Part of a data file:
####################

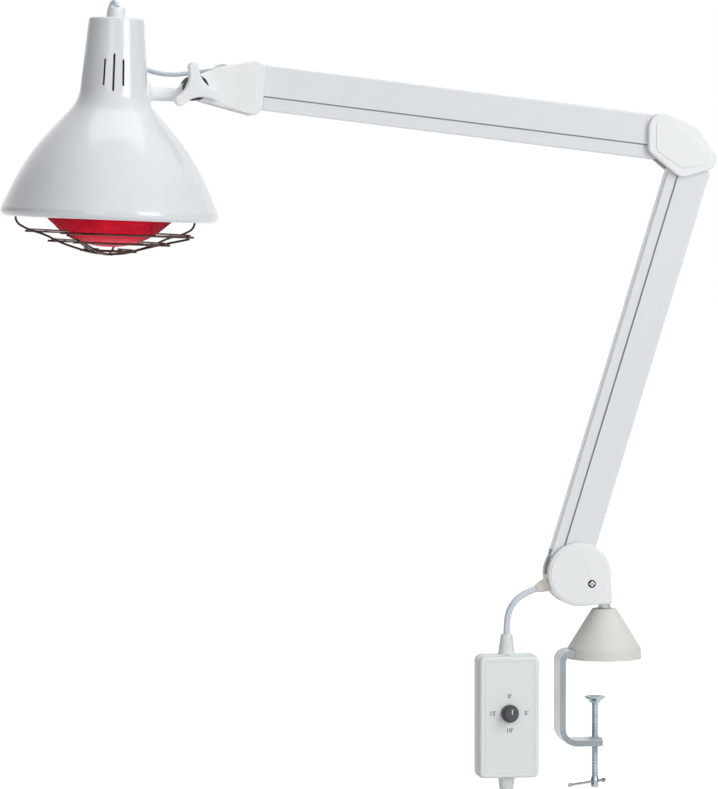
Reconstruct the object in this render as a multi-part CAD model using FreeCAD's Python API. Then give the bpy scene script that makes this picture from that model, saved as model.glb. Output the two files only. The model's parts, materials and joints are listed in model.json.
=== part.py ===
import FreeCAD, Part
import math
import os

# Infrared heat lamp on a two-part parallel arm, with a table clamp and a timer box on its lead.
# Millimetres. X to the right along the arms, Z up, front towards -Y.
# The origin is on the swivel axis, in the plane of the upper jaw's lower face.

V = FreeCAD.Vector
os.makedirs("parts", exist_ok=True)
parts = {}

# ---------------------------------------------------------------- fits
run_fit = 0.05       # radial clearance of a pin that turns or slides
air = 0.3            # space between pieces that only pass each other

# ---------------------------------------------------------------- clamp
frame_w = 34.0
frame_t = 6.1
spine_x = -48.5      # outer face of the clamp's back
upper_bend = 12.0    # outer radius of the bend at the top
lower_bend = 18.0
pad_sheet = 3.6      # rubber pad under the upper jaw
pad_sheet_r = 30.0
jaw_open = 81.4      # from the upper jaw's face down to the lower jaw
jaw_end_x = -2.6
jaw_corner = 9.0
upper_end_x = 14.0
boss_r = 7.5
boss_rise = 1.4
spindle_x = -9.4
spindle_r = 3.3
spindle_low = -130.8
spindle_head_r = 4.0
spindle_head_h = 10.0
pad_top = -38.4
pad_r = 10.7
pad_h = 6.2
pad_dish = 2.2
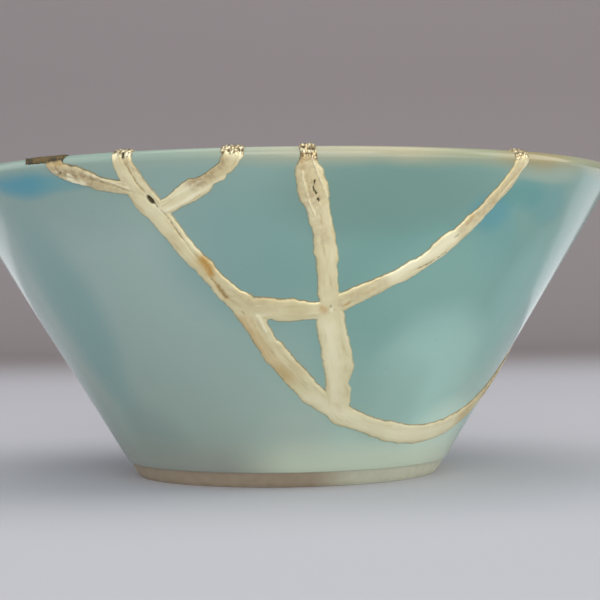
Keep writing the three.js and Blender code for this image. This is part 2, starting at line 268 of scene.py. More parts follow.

####################

**THE TASK**
Return only the lines from the beginning of the material up to and including the line with "pad_dish = 2.2", exactly as written.

**FULL ANSWER**
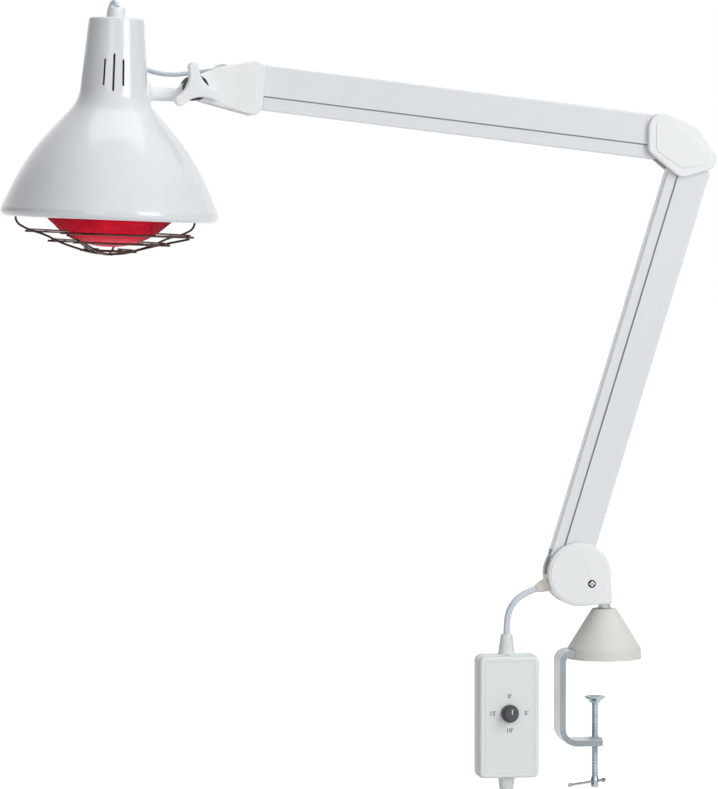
Reconstruct the object in this render as a multi-part CAD model using FreeCAD's Python API. Then give the bpy scene script that makes this picture from that model, saved as model.glb. Output the two files only. The model's parts, materials and joints are listed in model.json.
=== part.py ===
import FreeCAD, Part
import math
import os

# Infrared heat lamp on a two-part parallel arm, with a table clamp and a timer box on its lead.
# Millimetres. X to the right along the arms, Z up, front towards -Y.
# The origin is on the swivel axis, in the plane of the upper jaw's lower face.

V = FreeCAD.Vector
os.makedirs("parts", exist_ok=True)
parts = {}

# ---------------------------------------------------------------- fits
run_fit = 0.05       # radial clearance of a pin that turns or slides
air = 0.3            # space between pieces that only pass each other

# ---------------------------------------------------------------- clamp
frame_w = 34.0
frame_t = 6.1
spine_x = -48.5      # outer face of the clamp's back
upper_bend = 12.0    # outer radius of the bend at the top
lower_bend = 18.0
pad_sheet = 3.6      # rubber pad under the upper jaw
pad_sheet_r = 30.0
jaw_open = 81.4      # from the upper jaw's face down to the lower jaw
jaw_end_x = -2.6
jaw_corner = 9.0
upper_end_x = 14.0
boss_r = 7.5
boss_rise = 1.4
spindle_x = -9.4
spindle_r = 3.3
spindle_low = -130.8
spindle_head_r = 4.0
spindle_head_h = 10.0
pad_top = -38.4
pad_r = 10.7
pad_h = 6.2
pad_dish = 2.2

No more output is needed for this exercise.